A few decades ago a homoeopathic practitioner, however eminent, was treated as a quack by his colleagues who would not consult with him, and surgeons would refuse to attend a case treated by a homoeopathic doctor. That outrageous bill might have been passed had it not been for the fact that some leading members of the House of Commons and House of Lords had been treated by homoeopathic physicians with the greatest success. The intrigue of the medical profession was foiled by the supporters of homoeopathy in Parliament.

The medical profession claims to have the monopoly of the knowledge of the art of healing. Yet laymen have been responsible for nearly all the greatest advances in the healing art. Modern medicine and surgery are based on the discoveries and practices of Pasteur, a chemist. Without Pasteur there would not have been a Lister. Psychological treatment, massage, open air treatment, hydropathy and many other most important branches of the art of healing were discovered and first practised by laymen.

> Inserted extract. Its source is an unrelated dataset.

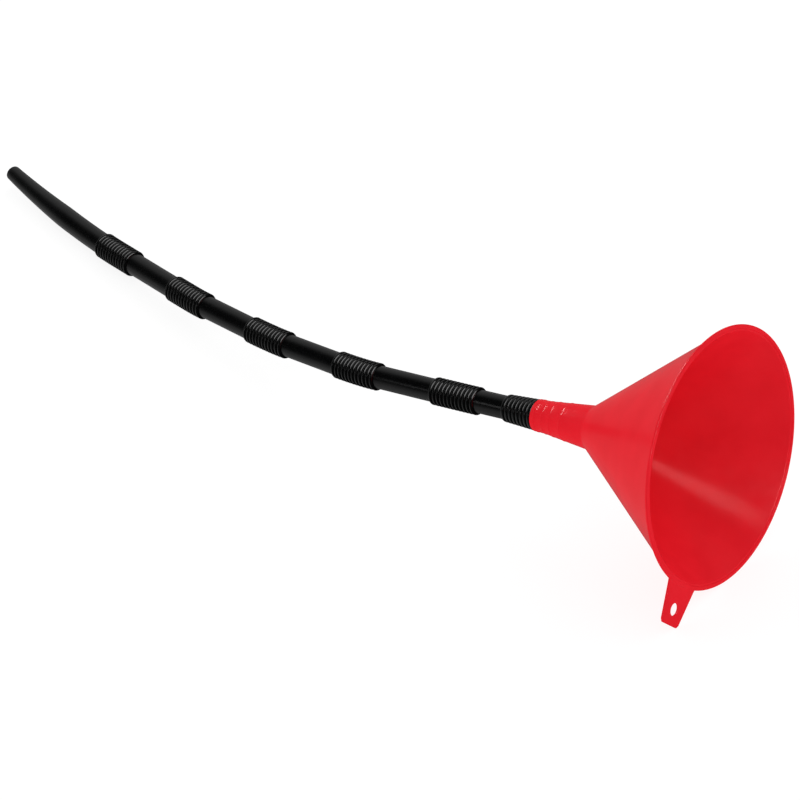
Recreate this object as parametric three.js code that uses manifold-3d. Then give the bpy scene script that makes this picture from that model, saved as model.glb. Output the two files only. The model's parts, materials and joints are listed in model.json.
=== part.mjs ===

I need only mention the names of such pioneers as Mesmer, Coue, Kneipp. Sir Herbert Barker has cured in a few minutes thousands of patients who had been declared absolutely incurable by the leading surgeons. Yet the organized profession has never allowed Sir Herbert Barker to demonstrate his methods to the profession and to teach the profession how to relieve the numerous sufferers who might be relieved.

It seems quite inconceivable that legislation would make it impossible for a sufferer to apply to men like Sir Herbert Barker — and other highly qualified healers –outside the ranks of the medical profession which in only too numerous instances has refused to learn from outsiders. I think it is out of the question that this bill will ever become a law and its promoters will be well advised to withdraw it. Persistence will in all probability involve them in discomfiture. England is not yet ready to accept a medical absolution.

J. Ellis Barker
James Ellis Barker 1870 – 1948 was a Jewish German lay homeopath, born in Cologne in Germany. He settled in Britain to become the editor of The Homeopathic World in 1931 (which he later renamed as Heal Thyself) for sixteen years, and he wrote a great deal about homeopathy during this time.

James Ellis Barker wrote a very large number of books, both under the name James Ellis Barker and under his real German name Otto Julius Eltzbacher, The Truth about Homœopathy; Rough Notes on Remedies with William Murray; Chronic Constipation; The Story of My Eyes; Miracles Of Healing and How They are Done; Good Health and Happiness; New Lives for Old: How to Cure the Incurable; My Testament of Healing; Cancer, the Surgeon and the Researcher; Cancer, how it is Caused, how it Can be Prevented with a foreward by William Arbuthnot Lane; Cancer and the Black Man etc.